Киргизы – главные обитатели закаспийской степи, ранней весной перекочевывают на север, к зиме же удаляются на юг, где нет страшных буранов. Смышленые азиатские купцы отправляли на север свои товары с весны, а возвращали их к зиме; им легче было нанимать верблюдов, потому что киргизы шли в ту же сторону. От Оренбурга до Хивы считается полторы тысячи верст, и малые караваны проходили иногда это расстояние за 30 дней. Сколько известно о походе князя Бековича, он также шел быстро. Так, на восьмой день он был уже на реке Эмбе, т. е. сделал более 300 верст. Видимо, он хотел нагрянуть на Хиву внезапно, или, может быть, хотел проскочить степью, пока еще не наступила знойная пора. За Эмбой отряд углубился в безводную пустыню, придерживаясь караванного пути, от колодца к колодцу. По недостатку последних, почти на каждой стоянке измученные люди брались за лопаты и копали колодцы; малейшее промедление могло погубить весь отряд. Были места, где приходилось копать по 20, 30 и даже 35 колодцев, каждый до 3 сажень. Почти на половине пути бывший караван-баша, или проводник отряда, по имени Кашка, да еще десять калмыков тайно покинули лагерь и скрылись; некоторые из них вернулись в свои кочевья, а другие, как увидим, пробрались в Хиву. Ходжа Нефес, бывший при отряде, повел его дальше. За 8 дней пути от Хивы Бекович выслал вперед сотню казаков с дворянином Корейтовым, чтобы уверить хана в своей приязни. Тогда и хан Ширгазы отправил на встречу двух хивинцев с подарками: кроме овощей и фруктов – обычный подарок в Хиве – хан прислал коня и халат. Приняв подарки, Бекович еще раз повторил перед послами, что он идет не войной, а мирным послом своего Государя, а зачем идет, то об этом скажет самому хану.

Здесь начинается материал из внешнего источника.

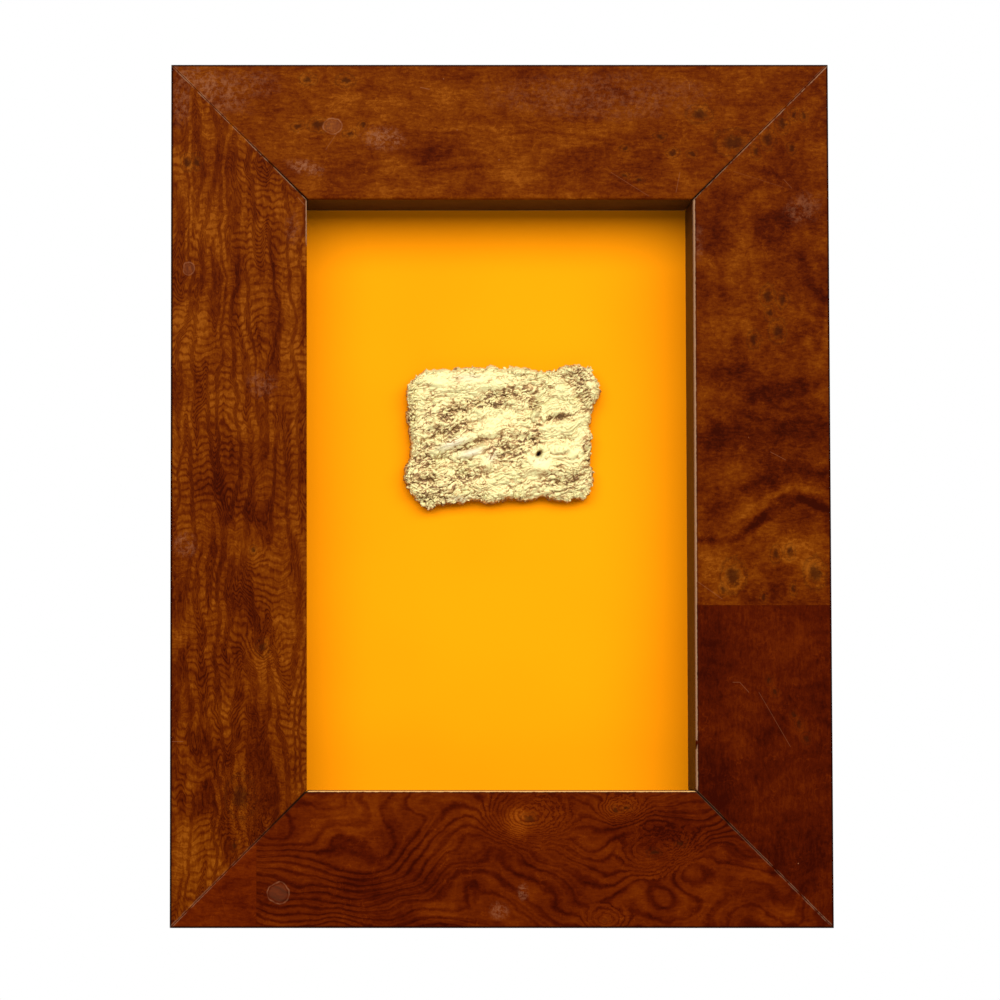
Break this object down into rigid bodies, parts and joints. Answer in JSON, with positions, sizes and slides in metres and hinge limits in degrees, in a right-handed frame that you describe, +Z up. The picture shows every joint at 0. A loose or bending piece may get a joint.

Под праздник Успения, на 65-й день похода, русский отряд стал в пределах ханства, на урочище Карагач, верст за полтораста от города Хивы.
На этом месте, по приказанию царя, надо было выстроить укрепление, а потом отвести реку, пустив ее по старому руслу на Каспий. Страшный путь был пройден; он обозначался трупами палых верблюдов и лошадей. Даже привычные к степным походам казаки так измучили своих коней, что те едва волочили ноги. Здесь же кругом росли деревья, зеленели поля, воды было вдоволь. Русский солдат скоро забывает все невзгоды, как бы ни были они тяжки. Он забывает их после трудных подъемов на обрывистые скалы и снежные вершины; он забывал их после опасного спуска с обледенелых высот, окруженных пропастями. Так же было и теперь, когда осталась позади знойная пустыня, с ее жгучим ветром, раскаленными песками и муками жажды. Седые ветераны обмылись, отдохнули и мало-помалу разговорились о том, что ждет их впереди – почетная ли встреча, или битва с трусливым хивинцем? Загорелые, суровые, изможденные долгим страданием лица осветились улыбкой, начались шутки, смех и веселая перебранка; немного погодя зазвучала русская песня, впервые огласившая тихие, сонные берега мутной реки. Страдальцы надеялись, что они попируют в ханских шатрах, а их ждал кровавый пир, подготовленный изменой…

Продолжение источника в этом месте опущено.